- [Stated task]:
Copy every line that mentions the word "bending".

- [Data section]:
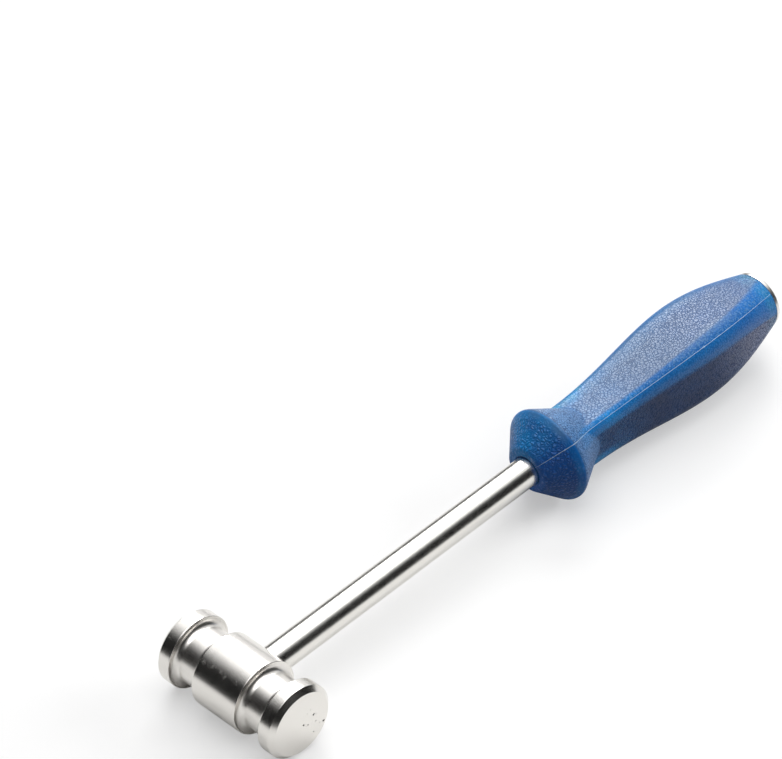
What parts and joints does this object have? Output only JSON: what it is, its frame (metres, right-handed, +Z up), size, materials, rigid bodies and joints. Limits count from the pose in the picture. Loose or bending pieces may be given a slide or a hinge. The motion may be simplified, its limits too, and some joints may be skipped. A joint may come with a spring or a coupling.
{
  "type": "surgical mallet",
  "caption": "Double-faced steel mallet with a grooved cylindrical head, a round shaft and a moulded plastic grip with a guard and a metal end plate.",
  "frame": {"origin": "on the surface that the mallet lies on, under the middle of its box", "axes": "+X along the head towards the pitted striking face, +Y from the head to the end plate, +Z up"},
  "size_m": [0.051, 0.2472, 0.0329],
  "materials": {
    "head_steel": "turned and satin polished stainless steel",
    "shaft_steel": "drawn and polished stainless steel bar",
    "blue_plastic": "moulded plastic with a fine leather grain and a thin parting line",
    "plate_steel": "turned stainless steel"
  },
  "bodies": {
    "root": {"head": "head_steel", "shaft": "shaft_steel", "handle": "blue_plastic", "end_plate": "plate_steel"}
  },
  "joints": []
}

...

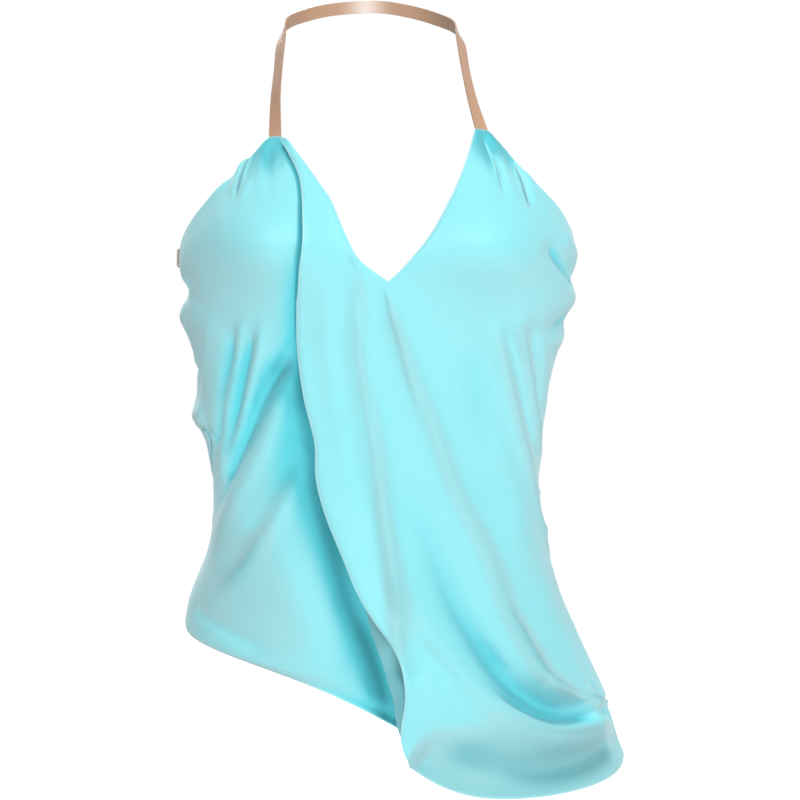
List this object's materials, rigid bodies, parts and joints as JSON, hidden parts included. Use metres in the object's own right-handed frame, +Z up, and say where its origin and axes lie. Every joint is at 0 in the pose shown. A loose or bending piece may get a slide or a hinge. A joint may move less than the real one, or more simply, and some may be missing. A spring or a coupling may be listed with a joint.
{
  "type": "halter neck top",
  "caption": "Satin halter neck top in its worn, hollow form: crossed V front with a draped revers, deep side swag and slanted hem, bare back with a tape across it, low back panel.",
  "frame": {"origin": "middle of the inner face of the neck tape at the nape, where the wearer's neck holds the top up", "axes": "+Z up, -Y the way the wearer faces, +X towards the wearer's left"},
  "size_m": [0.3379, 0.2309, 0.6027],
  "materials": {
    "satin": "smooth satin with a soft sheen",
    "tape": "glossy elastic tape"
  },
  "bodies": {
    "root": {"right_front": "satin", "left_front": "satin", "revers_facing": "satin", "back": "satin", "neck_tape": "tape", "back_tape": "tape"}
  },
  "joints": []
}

- [Written reply]:
What parts and joints does this object have? Output only JSON: what it is, its frame (metres, right-handed, +Z up), size, materials, rigid bodies and joints. Limits count from the pose in the picture. Loose or bending pieces may be given a slide or a hinge. The motion may be simplified, its limits too, and some joints may be skipped. A joint may come with a spring or a coupling.
List this object's materials, rigid bodies, parts and joints as JSON, hidden parts included. Use metres in the object's own right-handed frame, +Z up, and say where its origin and axes lie. Every joint is at 0 in the pose shown. A loose or bending piece may get a slide or a hinge. A joint may move less than the real one, or more simply, and some may be missing. A spring or a coupling may be listed with a joint.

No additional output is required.